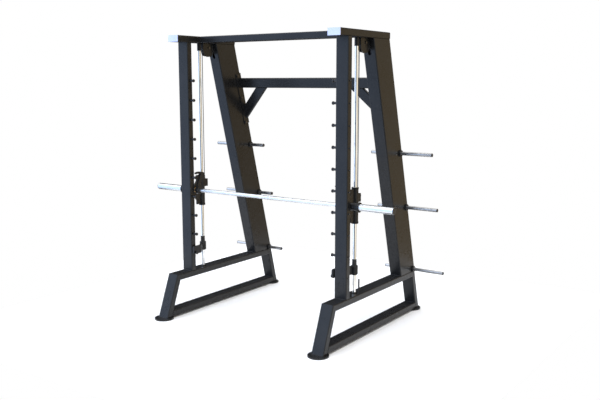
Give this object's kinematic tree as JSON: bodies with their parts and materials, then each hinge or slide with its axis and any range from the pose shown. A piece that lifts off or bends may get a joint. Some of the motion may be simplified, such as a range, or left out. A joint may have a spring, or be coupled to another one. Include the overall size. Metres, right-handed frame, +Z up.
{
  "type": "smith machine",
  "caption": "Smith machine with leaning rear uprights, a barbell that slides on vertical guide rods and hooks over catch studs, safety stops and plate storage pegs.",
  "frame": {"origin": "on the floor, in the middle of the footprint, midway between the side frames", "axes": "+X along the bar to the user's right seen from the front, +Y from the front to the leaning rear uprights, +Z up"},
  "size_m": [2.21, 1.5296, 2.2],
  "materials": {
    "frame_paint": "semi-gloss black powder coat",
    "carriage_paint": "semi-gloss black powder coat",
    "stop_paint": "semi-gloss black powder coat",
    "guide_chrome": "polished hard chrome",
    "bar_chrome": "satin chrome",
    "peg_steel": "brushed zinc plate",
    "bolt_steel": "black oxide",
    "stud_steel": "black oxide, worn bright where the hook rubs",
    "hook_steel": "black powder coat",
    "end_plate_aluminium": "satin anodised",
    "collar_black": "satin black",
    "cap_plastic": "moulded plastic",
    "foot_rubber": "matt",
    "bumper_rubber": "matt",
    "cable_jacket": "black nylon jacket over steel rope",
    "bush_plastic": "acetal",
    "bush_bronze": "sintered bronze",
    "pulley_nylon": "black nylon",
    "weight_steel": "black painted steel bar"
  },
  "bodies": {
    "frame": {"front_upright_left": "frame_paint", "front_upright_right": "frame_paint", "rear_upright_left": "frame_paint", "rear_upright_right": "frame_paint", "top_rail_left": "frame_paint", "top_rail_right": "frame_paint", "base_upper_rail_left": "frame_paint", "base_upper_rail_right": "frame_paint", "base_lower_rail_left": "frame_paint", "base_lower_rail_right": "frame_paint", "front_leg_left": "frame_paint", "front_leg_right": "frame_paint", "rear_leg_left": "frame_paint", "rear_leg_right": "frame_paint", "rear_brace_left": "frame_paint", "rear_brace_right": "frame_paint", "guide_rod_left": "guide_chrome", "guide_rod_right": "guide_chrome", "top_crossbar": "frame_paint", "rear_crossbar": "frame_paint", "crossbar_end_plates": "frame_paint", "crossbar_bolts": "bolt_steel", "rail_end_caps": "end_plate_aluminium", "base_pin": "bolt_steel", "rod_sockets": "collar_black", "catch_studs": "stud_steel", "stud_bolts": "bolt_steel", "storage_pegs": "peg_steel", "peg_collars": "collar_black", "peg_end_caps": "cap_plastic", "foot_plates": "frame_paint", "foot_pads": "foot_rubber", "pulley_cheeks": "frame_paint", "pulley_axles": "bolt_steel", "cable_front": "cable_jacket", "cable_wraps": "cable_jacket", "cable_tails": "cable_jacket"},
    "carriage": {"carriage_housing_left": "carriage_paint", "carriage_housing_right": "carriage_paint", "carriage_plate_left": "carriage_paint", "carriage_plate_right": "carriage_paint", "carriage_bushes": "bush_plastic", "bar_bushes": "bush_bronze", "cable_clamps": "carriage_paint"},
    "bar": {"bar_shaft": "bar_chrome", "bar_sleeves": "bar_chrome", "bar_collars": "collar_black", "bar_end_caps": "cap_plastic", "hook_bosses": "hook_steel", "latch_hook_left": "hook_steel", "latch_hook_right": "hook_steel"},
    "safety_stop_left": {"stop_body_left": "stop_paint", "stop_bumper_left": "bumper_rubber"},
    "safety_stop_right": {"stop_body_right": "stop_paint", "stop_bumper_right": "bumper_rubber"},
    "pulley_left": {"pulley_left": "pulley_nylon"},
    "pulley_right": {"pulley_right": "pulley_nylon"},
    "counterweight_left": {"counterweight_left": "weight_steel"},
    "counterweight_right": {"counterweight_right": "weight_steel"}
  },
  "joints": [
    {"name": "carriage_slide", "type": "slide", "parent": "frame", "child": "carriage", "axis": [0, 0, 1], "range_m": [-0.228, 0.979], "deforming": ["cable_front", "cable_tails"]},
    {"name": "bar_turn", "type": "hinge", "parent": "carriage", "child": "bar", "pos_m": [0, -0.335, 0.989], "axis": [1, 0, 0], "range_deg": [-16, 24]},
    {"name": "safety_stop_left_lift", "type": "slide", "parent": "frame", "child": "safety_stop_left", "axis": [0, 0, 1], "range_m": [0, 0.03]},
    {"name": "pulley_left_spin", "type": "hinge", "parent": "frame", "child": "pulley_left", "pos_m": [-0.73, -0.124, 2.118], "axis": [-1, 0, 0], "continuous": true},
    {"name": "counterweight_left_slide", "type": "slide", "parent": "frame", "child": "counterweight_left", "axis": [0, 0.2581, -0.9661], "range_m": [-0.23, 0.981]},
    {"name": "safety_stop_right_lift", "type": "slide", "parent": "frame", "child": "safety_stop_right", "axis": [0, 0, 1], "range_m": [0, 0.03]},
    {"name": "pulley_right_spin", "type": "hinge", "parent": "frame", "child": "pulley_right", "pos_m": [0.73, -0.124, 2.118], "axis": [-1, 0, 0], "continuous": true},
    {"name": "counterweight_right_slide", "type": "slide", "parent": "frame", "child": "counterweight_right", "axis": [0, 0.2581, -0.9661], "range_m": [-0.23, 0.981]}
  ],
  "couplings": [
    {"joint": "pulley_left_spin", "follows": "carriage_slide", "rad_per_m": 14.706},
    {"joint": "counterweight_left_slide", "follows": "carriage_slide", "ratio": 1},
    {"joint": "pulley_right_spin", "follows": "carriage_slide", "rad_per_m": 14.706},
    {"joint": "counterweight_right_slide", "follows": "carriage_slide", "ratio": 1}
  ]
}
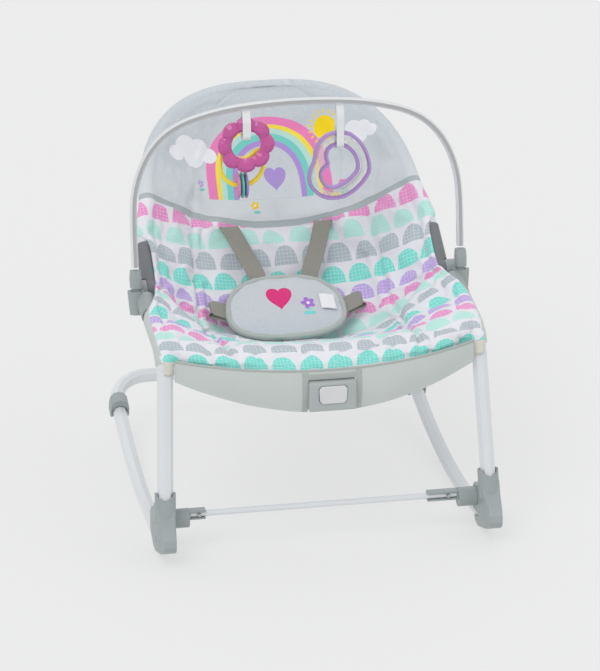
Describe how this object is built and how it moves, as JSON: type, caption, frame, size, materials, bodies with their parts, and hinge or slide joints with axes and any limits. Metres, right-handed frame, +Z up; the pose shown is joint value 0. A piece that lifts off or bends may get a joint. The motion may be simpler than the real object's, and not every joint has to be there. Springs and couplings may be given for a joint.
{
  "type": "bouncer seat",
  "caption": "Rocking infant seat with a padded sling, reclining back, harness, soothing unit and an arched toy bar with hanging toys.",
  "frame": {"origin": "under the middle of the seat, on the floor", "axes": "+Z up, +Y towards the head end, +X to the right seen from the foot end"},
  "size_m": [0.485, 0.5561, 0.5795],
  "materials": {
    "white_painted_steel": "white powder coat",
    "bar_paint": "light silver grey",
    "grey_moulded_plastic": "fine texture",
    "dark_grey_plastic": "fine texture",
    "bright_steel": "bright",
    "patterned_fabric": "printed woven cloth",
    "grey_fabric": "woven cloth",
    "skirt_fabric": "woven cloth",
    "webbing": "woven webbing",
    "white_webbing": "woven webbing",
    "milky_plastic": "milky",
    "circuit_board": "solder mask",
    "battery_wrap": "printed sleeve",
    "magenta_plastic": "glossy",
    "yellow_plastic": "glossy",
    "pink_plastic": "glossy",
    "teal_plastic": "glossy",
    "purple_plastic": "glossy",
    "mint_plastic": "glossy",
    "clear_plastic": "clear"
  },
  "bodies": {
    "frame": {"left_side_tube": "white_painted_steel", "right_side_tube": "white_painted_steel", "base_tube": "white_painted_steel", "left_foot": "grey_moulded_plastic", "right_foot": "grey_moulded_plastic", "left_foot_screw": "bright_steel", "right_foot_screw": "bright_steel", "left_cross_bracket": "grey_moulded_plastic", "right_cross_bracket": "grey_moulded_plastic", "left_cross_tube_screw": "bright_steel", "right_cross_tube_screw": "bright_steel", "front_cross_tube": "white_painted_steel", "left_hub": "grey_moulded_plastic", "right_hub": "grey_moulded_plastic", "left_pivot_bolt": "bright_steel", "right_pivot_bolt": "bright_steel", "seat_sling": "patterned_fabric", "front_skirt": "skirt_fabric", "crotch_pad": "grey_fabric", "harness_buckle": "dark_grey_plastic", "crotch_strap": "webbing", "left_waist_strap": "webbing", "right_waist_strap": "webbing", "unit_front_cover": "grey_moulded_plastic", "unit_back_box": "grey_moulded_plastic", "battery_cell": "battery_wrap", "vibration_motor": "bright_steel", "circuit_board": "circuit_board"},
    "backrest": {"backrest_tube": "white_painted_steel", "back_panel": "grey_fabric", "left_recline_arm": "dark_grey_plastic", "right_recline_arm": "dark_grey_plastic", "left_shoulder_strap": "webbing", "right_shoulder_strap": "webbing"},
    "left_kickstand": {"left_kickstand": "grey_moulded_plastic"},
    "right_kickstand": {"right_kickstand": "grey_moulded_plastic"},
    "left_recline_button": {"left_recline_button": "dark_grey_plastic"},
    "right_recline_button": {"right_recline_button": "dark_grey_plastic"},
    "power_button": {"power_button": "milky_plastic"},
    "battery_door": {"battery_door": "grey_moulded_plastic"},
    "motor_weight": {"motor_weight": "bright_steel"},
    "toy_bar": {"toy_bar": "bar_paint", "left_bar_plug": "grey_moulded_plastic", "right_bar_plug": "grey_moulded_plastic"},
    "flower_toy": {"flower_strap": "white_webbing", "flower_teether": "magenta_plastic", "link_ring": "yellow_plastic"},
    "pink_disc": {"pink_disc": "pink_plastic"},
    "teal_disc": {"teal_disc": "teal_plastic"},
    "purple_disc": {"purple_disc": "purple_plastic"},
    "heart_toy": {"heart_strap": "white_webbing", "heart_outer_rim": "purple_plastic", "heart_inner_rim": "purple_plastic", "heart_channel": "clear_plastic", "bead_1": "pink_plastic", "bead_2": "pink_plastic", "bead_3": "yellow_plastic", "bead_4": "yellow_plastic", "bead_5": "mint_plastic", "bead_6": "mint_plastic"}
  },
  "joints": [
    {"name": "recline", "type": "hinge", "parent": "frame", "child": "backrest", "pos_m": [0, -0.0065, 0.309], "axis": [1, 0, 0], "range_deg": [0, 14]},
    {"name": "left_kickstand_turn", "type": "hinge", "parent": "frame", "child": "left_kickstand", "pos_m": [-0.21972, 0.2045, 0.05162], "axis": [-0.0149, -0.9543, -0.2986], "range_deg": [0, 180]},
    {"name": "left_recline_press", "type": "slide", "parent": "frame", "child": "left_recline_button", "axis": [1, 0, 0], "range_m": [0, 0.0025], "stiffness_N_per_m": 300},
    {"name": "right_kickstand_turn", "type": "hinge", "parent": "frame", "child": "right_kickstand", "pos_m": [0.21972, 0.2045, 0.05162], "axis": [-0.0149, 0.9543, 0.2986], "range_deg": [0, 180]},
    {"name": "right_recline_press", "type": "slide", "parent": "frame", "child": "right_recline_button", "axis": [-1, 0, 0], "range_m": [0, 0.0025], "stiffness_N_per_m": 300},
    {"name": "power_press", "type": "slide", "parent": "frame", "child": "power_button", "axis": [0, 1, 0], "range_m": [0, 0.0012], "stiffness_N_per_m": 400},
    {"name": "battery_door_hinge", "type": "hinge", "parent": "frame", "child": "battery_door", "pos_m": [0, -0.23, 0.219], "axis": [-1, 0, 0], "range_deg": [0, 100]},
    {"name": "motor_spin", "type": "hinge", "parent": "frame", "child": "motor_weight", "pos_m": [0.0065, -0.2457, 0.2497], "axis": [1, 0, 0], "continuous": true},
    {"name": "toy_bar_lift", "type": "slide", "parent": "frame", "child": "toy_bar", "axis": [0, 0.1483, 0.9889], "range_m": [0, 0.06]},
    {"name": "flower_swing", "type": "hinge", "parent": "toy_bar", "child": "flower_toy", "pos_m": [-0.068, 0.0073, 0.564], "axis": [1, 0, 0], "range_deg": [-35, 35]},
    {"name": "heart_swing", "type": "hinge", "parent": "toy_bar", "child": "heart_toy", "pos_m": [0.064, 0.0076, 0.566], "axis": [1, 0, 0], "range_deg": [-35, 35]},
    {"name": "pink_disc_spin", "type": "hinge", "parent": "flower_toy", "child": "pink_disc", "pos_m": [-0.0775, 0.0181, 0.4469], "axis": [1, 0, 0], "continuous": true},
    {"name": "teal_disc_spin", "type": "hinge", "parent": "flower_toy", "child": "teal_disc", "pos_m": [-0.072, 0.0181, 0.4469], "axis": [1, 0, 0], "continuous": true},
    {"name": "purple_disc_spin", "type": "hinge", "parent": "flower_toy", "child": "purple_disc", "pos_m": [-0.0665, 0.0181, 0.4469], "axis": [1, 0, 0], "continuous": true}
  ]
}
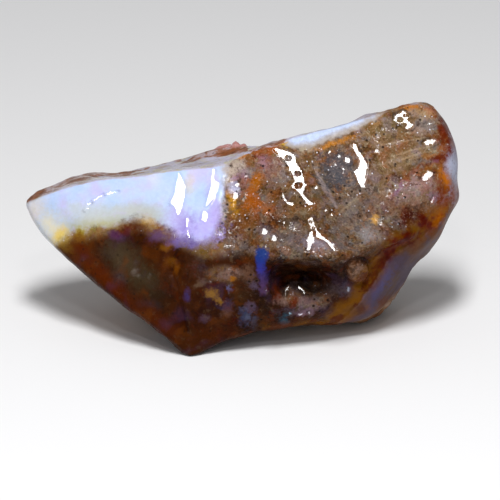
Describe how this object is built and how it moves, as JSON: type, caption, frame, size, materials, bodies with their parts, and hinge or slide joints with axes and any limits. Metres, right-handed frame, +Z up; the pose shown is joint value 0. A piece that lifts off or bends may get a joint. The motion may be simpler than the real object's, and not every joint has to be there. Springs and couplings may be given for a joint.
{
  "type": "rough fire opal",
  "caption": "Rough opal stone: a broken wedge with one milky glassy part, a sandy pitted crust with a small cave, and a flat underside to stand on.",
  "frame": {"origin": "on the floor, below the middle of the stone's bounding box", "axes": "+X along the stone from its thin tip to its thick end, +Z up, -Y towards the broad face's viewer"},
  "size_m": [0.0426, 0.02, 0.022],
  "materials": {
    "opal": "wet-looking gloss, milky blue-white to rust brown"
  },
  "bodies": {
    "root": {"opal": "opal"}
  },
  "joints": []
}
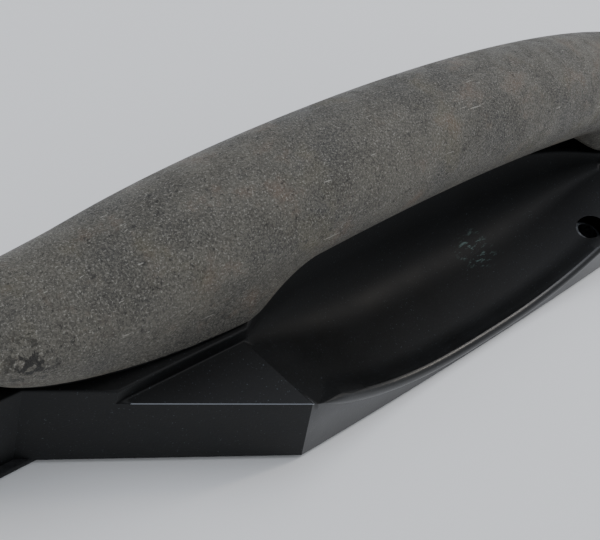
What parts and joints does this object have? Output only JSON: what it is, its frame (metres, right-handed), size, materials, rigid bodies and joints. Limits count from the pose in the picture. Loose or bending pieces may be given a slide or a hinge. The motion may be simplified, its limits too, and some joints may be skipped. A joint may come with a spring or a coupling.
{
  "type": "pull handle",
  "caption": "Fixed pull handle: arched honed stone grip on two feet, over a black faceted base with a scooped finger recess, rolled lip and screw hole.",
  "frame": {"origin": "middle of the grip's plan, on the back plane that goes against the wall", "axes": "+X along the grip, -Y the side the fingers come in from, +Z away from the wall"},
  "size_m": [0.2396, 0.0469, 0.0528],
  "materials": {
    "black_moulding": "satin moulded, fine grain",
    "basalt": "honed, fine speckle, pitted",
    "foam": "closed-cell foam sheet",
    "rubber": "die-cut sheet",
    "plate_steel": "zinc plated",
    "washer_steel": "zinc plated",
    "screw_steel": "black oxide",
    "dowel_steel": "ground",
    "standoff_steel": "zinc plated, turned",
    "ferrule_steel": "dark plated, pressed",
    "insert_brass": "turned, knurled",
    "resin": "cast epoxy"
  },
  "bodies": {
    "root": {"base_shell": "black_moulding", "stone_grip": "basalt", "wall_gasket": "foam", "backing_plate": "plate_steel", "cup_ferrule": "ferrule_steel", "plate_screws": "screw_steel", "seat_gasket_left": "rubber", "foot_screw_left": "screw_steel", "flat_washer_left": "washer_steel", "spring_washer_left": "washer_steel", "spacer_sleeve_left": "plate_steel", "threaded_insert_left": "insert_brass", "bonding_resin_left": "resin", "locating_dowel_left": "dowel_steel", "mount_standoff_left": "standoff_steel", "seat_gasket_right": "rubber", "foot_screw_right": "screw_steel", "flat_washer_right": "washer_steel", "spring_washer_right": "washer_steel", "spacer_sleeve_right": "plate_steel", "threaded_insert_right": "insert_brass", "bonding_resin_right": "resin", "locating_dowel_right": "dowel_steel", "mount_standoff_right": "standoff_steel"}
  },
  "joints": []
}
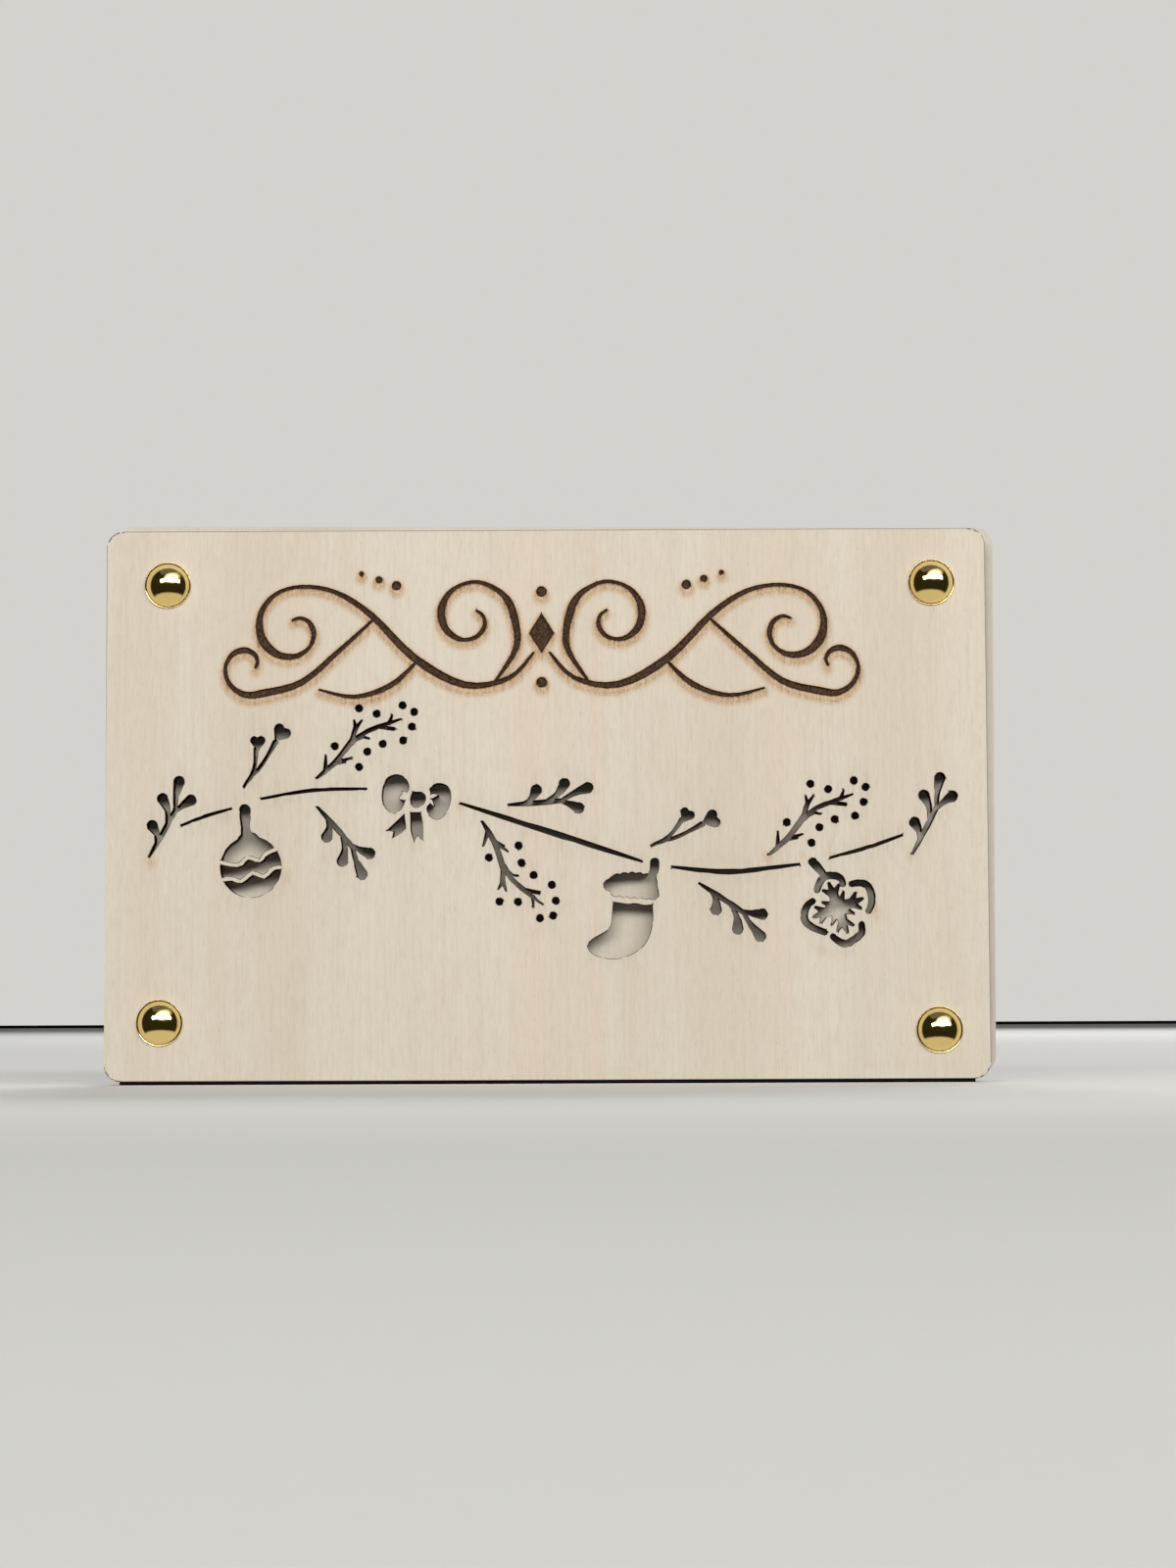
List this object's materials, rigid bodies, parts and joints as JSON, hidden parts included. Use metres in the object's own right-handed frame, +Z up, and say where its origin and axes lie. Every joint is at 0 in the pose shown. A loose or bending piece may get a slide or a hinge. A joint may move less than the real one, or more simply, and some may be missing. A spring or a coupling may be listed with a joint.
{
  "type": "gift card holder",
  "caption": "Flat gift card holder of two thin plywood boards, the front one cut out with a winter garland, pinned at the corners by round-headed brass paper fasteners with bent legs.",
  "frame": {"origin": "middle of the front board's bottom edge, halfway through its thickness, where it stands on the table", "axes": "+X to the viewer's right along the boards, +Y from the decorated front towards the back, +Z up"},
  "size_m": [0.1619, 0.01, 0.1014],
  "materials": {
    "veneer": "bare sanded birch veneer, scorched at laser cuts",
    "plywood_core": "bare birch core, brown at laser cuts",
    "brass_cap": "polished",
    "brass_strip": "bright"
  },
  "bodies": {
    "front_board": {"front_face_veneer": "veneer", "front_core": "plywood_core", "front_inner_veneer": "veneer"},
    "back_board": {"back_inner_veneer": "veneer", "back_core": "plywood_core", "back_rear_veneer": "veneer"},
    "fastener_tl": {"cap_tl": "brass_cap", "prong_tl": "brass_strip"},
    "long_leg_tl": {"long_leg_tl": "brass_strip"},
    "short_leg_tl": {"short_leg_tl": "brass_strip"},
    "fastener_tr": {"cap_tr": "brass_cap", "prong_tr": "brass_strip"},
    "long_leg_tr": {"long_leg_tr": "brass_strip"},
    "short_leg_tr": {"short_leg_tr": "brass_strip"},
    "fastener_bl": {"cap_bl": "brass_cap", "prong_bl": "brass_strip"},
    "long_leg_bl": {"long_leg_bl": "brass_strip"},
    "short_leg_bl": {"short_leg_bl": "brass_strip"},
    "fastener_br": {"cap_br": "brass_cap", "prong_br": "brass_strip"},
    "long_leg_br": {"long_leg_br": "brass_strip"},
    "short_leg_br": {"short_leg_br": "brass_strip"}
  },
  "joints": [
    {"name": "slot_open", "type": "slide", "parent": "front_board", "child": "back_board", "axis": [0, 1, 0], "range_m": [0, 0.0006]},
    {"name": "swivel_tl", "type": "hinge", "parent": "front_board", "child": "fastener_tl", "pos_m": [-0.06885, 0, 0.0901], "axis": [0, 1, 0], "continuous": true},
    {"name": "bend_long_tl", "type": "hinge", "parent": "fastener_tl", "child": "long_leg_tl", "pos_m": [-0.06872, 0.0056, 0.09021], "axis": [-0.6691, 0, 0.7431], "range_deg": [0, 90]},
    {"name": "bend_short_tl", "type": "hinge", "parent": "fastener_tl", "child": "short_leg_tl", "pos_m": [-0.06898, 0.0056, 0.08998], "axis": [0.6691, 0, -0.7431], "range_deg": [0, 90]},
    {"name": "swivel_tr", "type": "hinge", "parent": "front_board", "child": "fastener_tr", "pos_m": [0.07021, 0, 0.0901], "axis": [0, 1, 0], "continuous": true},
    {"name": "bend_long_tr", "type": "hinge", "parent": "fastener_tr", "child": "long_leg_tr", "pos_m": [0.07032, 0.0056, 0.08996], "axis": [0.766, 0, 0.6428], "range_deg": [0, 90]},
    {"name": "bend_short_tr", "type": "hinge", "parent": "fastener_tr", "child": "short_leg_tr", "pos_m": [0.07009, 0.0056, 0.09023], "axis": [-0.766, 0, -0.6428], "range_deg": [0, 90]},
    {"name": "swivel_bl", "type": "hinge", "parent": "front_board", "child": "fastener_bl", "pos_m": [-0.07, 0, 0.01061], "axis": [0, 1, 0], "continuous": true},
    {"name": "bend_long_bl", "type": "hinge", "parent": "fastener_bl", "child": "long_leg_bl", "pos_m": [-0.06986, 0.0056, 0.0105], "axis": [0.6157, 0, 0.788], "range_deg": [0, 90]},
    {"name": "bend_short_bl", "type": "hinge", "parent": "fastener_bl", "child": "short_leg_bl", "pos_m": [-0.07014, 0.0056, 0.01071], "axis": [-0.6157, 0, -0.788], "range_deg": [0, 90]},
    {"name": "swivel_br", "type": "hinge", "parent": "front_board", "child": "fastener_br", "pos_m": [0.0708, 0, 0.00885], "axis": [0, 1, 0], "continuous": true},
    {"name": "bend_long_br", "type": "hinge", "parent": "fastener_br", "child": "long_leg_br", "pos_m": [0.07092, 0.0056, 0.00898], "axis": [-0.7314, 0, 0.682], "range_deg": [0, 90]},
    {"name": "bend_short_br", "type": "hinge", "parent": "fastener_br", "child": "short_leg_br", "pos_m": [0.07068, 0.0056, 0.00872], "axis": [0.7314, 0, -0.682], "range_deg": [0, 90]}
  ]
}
= = = =
Filter the records above for lines containing the word "where", and copy those lines.

▶ **In response**
    "stud_steel": "black oxide, worn bright where the hook rubs",
List this object's materials, rigid bodies, parts and joints as JSON, hidden parts included. Use metres in the object's own right-handed frame, +Z up, and say where its origin and axes lie. Every joint is at 0 in the pose shown. A loose or bending piece may get a slide or a hinge. A joint may move less than the real one, or more simply, and some may be missing. A spring or a coupling may be listed with a joint.
  "frame": {"origin": "middle of the front board's bottom edge, halfway through its thickness, where it stands on the table", "axes": "+X to the viewer's right along the boards, +Y from the decorated front towards the back, +Z up"},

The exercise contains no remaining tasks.